Young Survivors Resources
Young Adult Books
At The End of Words By Miriam Stone. Candlewick, Cambridge, MA. 2003. A brutally frank tale from a high school senior as her mother declines and dies from metastatic breast cancer. Beautifully written poetry, prose and letters are structured into a seasonal and monthly chronicle of denial, loss, and healing. Gives insight into the impact of mom's illness and death, as well as hope, to older teens or their parents.
Loose Threads By Lorie Ann Grover. Margaret K. McElderry Books, New York. 2002. An unusual household: great grandmother, grandmother, mother, and the author, who writes in free verse of her grandmother's diagnosis, treatment, decline, and death. Her seventh grade voice gives a window into her powerful emotions, alternating with normal middle school age life. Provides insight to parents and a sense of "I am not alone" to children.
Help for the Hard Times: Getting Through Loss By Earl Hipp; Center City, Minnesota: Hazelden, 1995. A self-help book for teenagers that explains loss and offers help for getting through grief and hard times.
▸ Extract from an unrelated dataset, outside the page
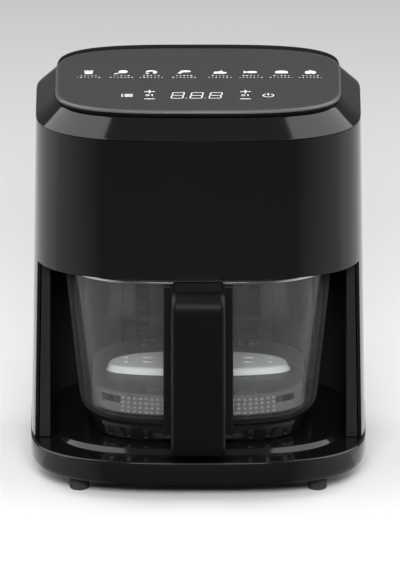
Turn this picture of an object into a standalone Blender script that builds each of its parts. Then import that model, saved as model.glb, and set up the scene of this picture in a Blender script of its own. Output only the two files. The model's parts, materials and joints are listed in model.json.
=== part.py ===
"""Air fryer with a glass pot that pulls out of the front.

+Z is up and the front faces -Y. The origin is on the floor, under the middle of the whole object.
Every solid is modelled in world space, then given its own origin by place().
"""
import math

import bmesh
import bpy
from mathutils import Matrix, Vector

MM = 0.001

# ---------------------------------------------------------------- driving sizes
CLEAR = 0.3 * MM                # gap left between two pieces that touch
HANDLE_REACH = 38 * MM          # head front to the front of the grip
BODY_DEPTH = 215 * MM           # head front to the back, at the parting line
SPACER_REACH = 15 * MM          # back to the end of the wall spacers
BODY_WIDTH = 251 * MM           # across the parting line
BODY_CURVE_FRONT = 86 * MM      # depth of the curved front
BODY_CURVE_BACK = 80 * MM       # depth of the curved back
DRAFT = 0.015                   # the body widens by this much of each step down
WALL = 2.5 * MM                 # plastic wall

FOOT_HEIGHT = 12 * MM
FOOT_DIAMETER = 15 * MM
FOOT_SIDE = 38 * MM             # base side to the foot centres
FOOT_INSET = 35 * MM            # base front or back to the foot centres
BASE_HEIGHT = 19.5 * MM
BASE_FLARE = 4.5 * MM           # base side outside the parting line's side
BASE_REACH = 15 * MM            # base front ahead of the head front
STEP_HEIGHT = 4.5 * MM          # raised platform that the pot slides on
LEDGE = 18 * MM                 # flat ledge from the base front to the platform
OPENING_HEIGHT = 142.5 * MM     # base top to the underside of the head
HEAD_HEIGHT = 111 * MM          # underside of the head to the parting line
CHAMFER = 15 * MM               # sloped shoulder above the parting line
FRAME_SETBACK = 50 * MM         # head front to the front faces of the side walls
SIDE_DEPTH = 11 * MM            # parting line's side to the side of the cavity
REAR_SPACE = 15 * MM            # back of the cavity to the back of the body
LINER = 2 * MM

BEZEL_FLOOR = 2.2 * MM
BEZEL_REAR = 12 * MM            # dark rim behind the panel
PANEL_THICKNESS = 2.7 * MM
PANEL_SIDE = 15.2 * MM          # parting line's side to the side of the panel
PANEL_FRONT = 16 * MM           # head front to the panel front
PANEL_REAR = 28 * MM            # back of the panel to the back of the body
WINDOW_WIDTH = 150 * MM         # opening for the touch board, under the panel
WINDOW_DEPTH = 70 * MM

POT_SIDE = 10.5 * MM            # side of the cavity to the side of the pot's rim
POT_FRONT = 3.665 * MM          # front of the head's lower edge to the front of the pot's rim
POT_REAR = 8 * MM               # back of the pot's rim to the back of the cavity
HOLDER_HEIGHT = 13.6 * MM       # black base that the glass stands in
POT_TAPER = 0.104               # the pot narrows by this much of each step down
GLASS = 3.6 * MM
GLASS_CORNER = 12 * MM
SEAL = 1.5 * MM
BAND_HEIGHT = 2.3 * MM
BAND = 1.2 * MM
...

Ages 12 and up.
Lost and Found: A Kid's Book for Living Through Loss By Marc Gellman and Monsignor Thomas Hartman New York: Morrow Junior Books, 1999. The authors explain how loss, of all sorts, can be an opportunity for new wisdom. Ages 8 and up.
35 Ways to Help a Grieving Child The Dougy Center, Item #546, Phone: 503-775-5683. A simple and practical guidebook that covers such topics as how to include children in decision making, what to expect from different ages of grieving children, and how to provide safe outlets for children to express emotion.